*WORK TO BE COMPLETED*
Quote each record exactly, please, leaving none out.

(Records from a data source)
• • • • •
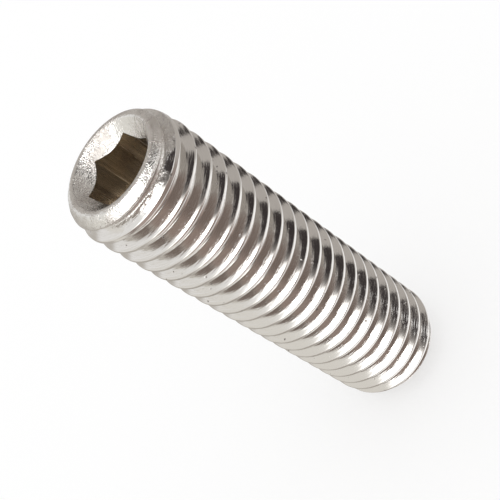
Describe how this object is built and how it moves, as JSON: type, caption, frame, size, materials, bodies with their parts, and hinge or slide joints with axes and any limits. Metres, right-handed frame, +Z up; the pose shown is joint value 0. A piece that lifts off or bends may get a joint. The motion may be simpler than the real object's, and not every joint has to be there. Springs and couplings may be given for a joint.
{
  "type": "set screw",
  "caption": "Headless hexagon socket set screw with a full-length coarse right-hand thread and a hollow cup point.",
  "frame": {"origin": "middle of the rim of the cup point, on which the screw stands", "axes": "+Z up the screw's axis towards the socket end; +X through one corner of the hexagon socket"},
  "size_m": [0.0126, 0.0126, 0.0445],
  "materials": {
    "steel": "bright rolled stainless steel, with a lightly mottled, tumbled socket end and a darker broached socket"
  },
  "bodies": {
    "root": {"set_screw": "steel"}
  },
  "joints": []
}
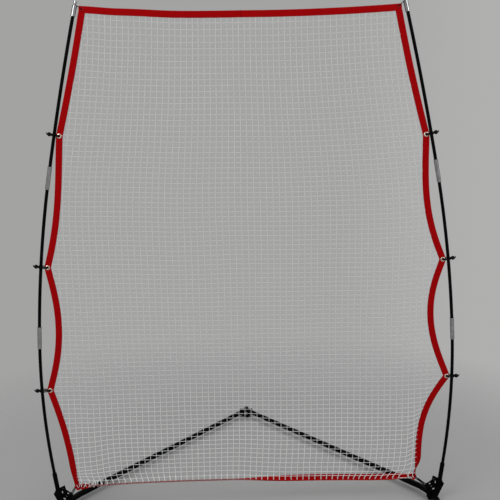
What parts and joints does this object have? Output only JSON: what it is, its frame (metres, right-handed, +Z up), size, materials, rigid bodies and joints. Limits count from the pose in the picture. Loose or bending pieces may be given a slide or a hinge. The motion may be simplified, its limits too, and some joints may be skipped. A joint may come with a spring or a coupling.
{
  "type": "pitching target net",
  "caption": "Free-standing net on a V-shaped folding base, with two bowed poles that hold a bordered square-mesh net by elastic ball clips.",
  "frame": {"origin": "on the floor, in the middle of the frame's bounding box", "axes": "+Z up, +X to the right seen from the front, +Y to the rear, from the net towards the hub"},
  "size_m": [1.6926, 1.108, 1.9999],
  "materials": {
    "black_steel": "black powder coat, satin",
    "zinc_steel": "bright zinc plate",
    "bright_metal": "drawn and lightly polished",
    "nickel": "pale nickel plate",
    "rubber": "moulded, matt",
    "black_plastic": "moulded, fine grain",
    "grey_plastic": "moulded nylon",
    "fibreglass": "pultruded rod with a black skin",
    "netting": "white knotless polyester cord",
    "webbing": "deep red woven webbing, stitched",
    "black_webbing": "black woven elastic",
    "elastic": "black braided shock cord"
  },
  "bodies": {
    "hub": {"hub_lower_plate": "black_steel", "hub_upper_plate": "black_steel", "hub_spacer": "zinc_steel", "hub_clamp_screw": "zinc_steel", "hub_washer": "zinc_steel", "hub_pivot_bolts": "zinc_steel", "hub_pivot_nuts": "zinc_steel", "hub_foot": "rubber", "net_mesh": "netting", "net_top_border": "webbing", "net_bottom_border": "webbing", "net_left_border": "webbing", "net_right_border": "webbing", "net_grommets": "nickel", "net_corner_eyelets": "webbing"},
    "knob": {"hub_knob": "black_plastic"},
    "left_leg": {"left_leg_tube": "black_steel", "left_hinge_insert": "grey_plastic", "left_elbow": "black_steel", "left_elbow_screw": "black_steel", "left_front_foot": "rubber", "left_bracket_front": "black_steel", "left_bracket_rear": "black_steel", "left_socket": "black_steel", "left_socket_plug": "rubber", "left_bracket_bolts": "black_steel", "left_bracket_nuts": "black_steel", "left_corner_strap": "black_webbing"},
    "left_pole": {"left_rod_lower": "fibreglass", "left_rod_middle": "fibreglass", "left_rod_upper": "fibreglass", "left_ferrule_lower": "bright_metal", "left_ferrule_upper": "bright_metal", "left_pole_cap": "bright_metal", "left_clip_balls": "black_plastic", "left_clip_cords": "elastic", "left_top_loop": "elastic"},
    "right_leg": {"right_leg_tube": "black_steel", "right_hinge_insert": "grey_plastic", "right_elbow": "black_steel", "right_elbow_screw": "black_steel", "right_front_foot": "rubber", "right_bracket_front": "black_steel", "right_bracket_rear": "black_steel", "right_socket": "black_steel", "right_socket_plug": "rubber", "right_bracket_bolts": "black_steel", "right_bracket_nuts": "black_steel", "right_corner_strap": "black_webbing"},
    "right_pole": {"right_rod_lower": "fibreglass", "right_rod_middle": "fibreglass", "right_rod_upper": "fibreglass", "right_ferrule_lower": "bright_metal", "right_ferrule_upper": "bright_metal", "right_pole_cap": "bright_metal", "right_clip_balls": "black_plastic", "right_clip_cords": "elastic", "right_top_loop": "elastic"}
  },
  "joints": [
    {"name": "left_leg_fold", "type": "hinge", "parent": "hub", "child": "left_leg", "pos_m": [-0.02, 0.539, 0.024], "axis": [0, 0, 1], "range_deg": [0, 32], "deforming": ["left_corner_strap", "left_clip_cords", "left_top_loop"]},
    {"name": "left_pole_lift", "type": "slide", "parent": "left_leg", "child": "left_pole", "axis": [-0.1288, 0, 0.9917], "range_m": [0, 0.07]},
    {"name": "right_leg_fold", "type": "hinge", "parent": "hub", "child": "right_leg", "pos_m": [0.02, 0.539, 0.024], "axis": [0, 0, -1], "range_deg": [0, 32], "deforming": ["right_corner_strap", "right_clip_cords", "right_top_loop"]},
    {"name": "right_pole_lift", "type": "slide", "parent": "right_leg", "child": "right_pole", "axis": [0.1288, 0, 0.9917], "range_m": [0, 0.07]},
    {"name": "knob_turn", "type": "hinge", "parent": "hub", "child": "knob", "pos_m": [0, 0.526, 0.04], "axis": [0, 0, 1], "continuous": true}
  ]
}
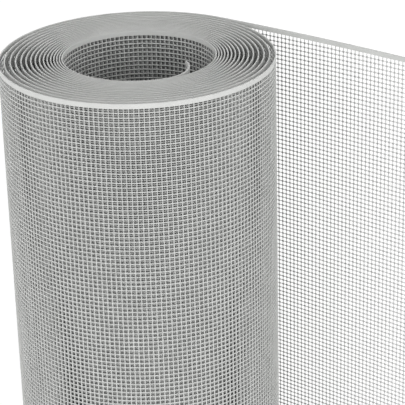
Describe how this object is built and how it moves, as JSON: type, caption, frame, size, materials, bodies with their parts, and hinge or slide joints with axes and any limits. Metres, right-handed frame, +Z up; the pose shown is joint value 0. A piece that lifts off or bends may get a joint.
• • • • •
*COMPLETE ANSWER*
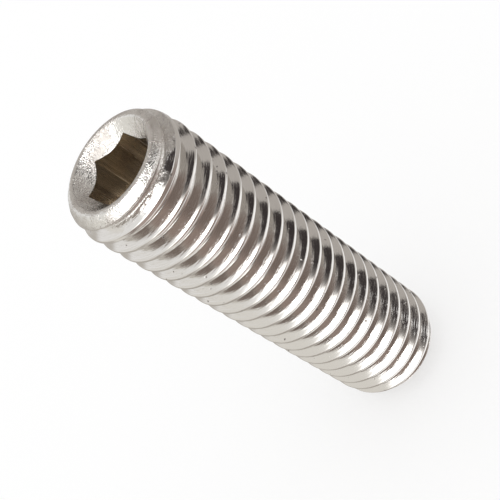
Describe how this object is built and how it moves, as JSON: type, caption, frame, size, materials, bodies with their parts, and hinge or slide joints with axes and any limits. Metres, right-handed frame, +Z up; the pose shown is joint value 0. A piece that lifts off or bends may get a joint. The motion may be simpler than the real object's, and not every joint has to be there. Springs and couplings may be given for a joint.
{
  "type": "set screw",
  "caption": "Headless hexagon socket set screw with a full-length coarse right-hand thread and a hollow cup point.",
  "frame": {"origin": "middle of the rim of the cup point, on which the screw stands", "axes": "+Z up the screw's axis towards the socket end; +X through one corner of the hexagon socket"},
  "size_m": [0.0126, 0.0126, 0.0445],
  "materials": {
    "steel": "bright rolled stainless steel, with a lightly mottled, tumbled socket end and a darker broached socket"
  },
  "bodies": {
    "root": {"set_screw": "steel"}
  },
  "joints": []
}
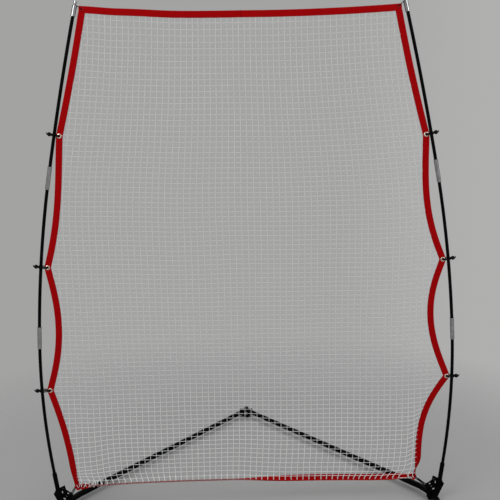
What parts and joints does this object have? Output only JSON: what it is, its frame (metres, right-handed, +Z up), size, materials, rigid bodies and joints. Limits count from the pose in the picture. Loose or bending pieces may be given a slide or a hinge. The motion may be simplified, its limits too, and some joints may be skipped. A joint may come with a spring or a coupling.
{
  "type": "pitching target net",
  "caption": "Free-standing net on a V-shaped folding base, with two bowed poles that hold a bordered square-mesh net by elastic ball clips.",
  "frame": {"origin": "on the floor, in the middle of the frame's bounding box", "axes": "+Z up, +X to the right seen from the front, +Y to the rear, from the net towards the hub"},
  "size_m": [1.6926, 1.108, 1.9999],
  "materials": {
    "black_steel": "black powder coat, satin",
    "zinc_steel": "bright zinc plate",
    "bright_metal": "drawn and lightly polished",
    "nickel": "pale nickel plate",
    "rubber": "moulded, matt",
    "black_plastic": "moulded, fine grain",
    "grey_plastic": "moulded nylon",
    "fibreglass": "pultruded rod with a black skin",
    "netting": "white knotless polyester cord",
    "webbing": "deep red woven webbing, stitched",
    "black_webbing": "black woven elastic",
    "elastic": "black braided shock cord"
  },
  "bodies": {
    "hub": {"hub_lower_plate": "black_steel", "hub_upper_plate": "black_steel", "hub_spacer": "zinc_steel", "hub_clamp_screw": "zinc_steel", "hub_washer": "zinc_steel", "hub_pivot_bolts": "zinc_steel", "hub_pivot_nuts": "zinc_steel", "hub_foot": "rubber", "net_mesh": "netting", "net_top_border": "webbing", "net_bottom_border": "webbing", "net_left_border": "webbing", "net_right_border": "webbing", "net_grommets": "nickel", "net_corner_eyelets": "webbing"},
    "knob": {"hub_knob": "black_plastic"},
    "left_leg": {"left_leg_tube": "black_steel", "left_hinge_insert": "grey_plastic", "left_elbow": "black_steel", "left_elbow_screw": "black_steel", "left_front_foot": "rubber", "left_bracket_front": "black_steel", "left_bracket_rear": "black_steel", "left_socket": "black_steel", "left_socket_plug": "rubber", "left_bracket_bolts": "black_steel", "left_bracket_nuts": "black_steel", "left_corner_strap": "black_webbing"},
    "left_pole": {"left_rod_lower": "fibreglass", "left_rod_middle": "fibreglass", "left_rod_upper": "fibreglass", "left_ferrule_lower": "bright_metal", "left_ferrule_upper": "bright_metal", "left_pole_cap": "bright_metal", "left_clip_balls": "black_plastic", "left_clip_cords": "elastic", "left_top_loop": "elastic"},
    "right_leg": {"right_leg_tube": "black_steel", "right_hinge_insert": "grey_plastic", "right_elbow": "black_steel", "right_elbow_screw": "black_steel", "right_front_foot": "rubber", "right_bracket_front": "black_steel", "right_bracket_rear": "black_steel", "right_socket": "black_steel", "right_socket_plug": "rubber", "right_bracket_bolts": "black_steel", "right_bracket_nuts": "black_steel", "right_corner_strap": "black_webbing"},
    "right_pole": {"right_rod_lower": "fibreglass", "right_rod_middle": "fibreglass", "right_rod_upper": "fibreglass", "right_ferrule_lower": "bright_metal", "right_ferrule_upper": "bright_metal", "right_pole_cap": "bright_metal", "right_clip_balls": "black_plastic", "right_clip_cords": "elastic", "right_top_loop": "elastic"}
  },
  "joints": [
    {"name": "left_leg_fold", "type": "hinge", "parent": "hub", "child": "left_leg", "pos_m": [-0.02, 0.539, 0.024], "axis": [0, 0, 1], "range_deg": [0, 32], "deforming": ["left_corner_strap", "left_clip_cords", "left_top_loop"]},
    {"name": "left_pole_lift", "type": "slide", "parent": "left_leg", "child": "left_pole", "axis": [-0.1288, 0, 0.9917], "range_m": [0, 0.07]},
    {"name": "right_leg_fold", "type": "hinge", "parent": "hub", "child": "right_leg", "pos_m": [0.02, 0.539, 0.024], "axis": [0, 0, -1], "range_deg": [0, 32], "deforming": ["right_corner_strap", "right_clip_cords", "right_top_loop"]},
    {"name": "right_pole_lift", "type": "slide", "parent": "right_leg", "child": "right_pole", "axis": [0.1288, 0, 0.9917], "range_m": [0, 0.07]},
    {"name": "knob_turn", "type": "hinge", "parent": "hub", "child": "knob", "pos_m": [0, 0.526, 0.04], "axis": [0, 0, 1], "continuous": true}
  ]
}
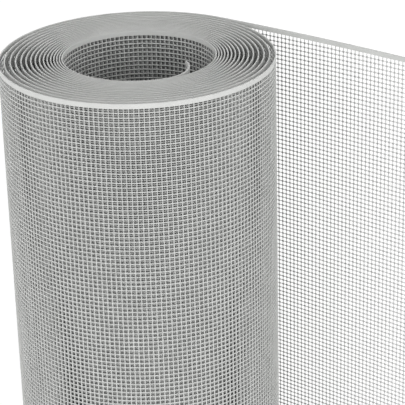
Describe how this object is built and how it moves, as JSON: type, caption, frame, size, materials, bodies with their parts, and hinge or slide joints with axes and any limits. Metres, right-handed frame, +Z up; the pose shown is joint value 0. A piece that lifts off or bends may get a joint.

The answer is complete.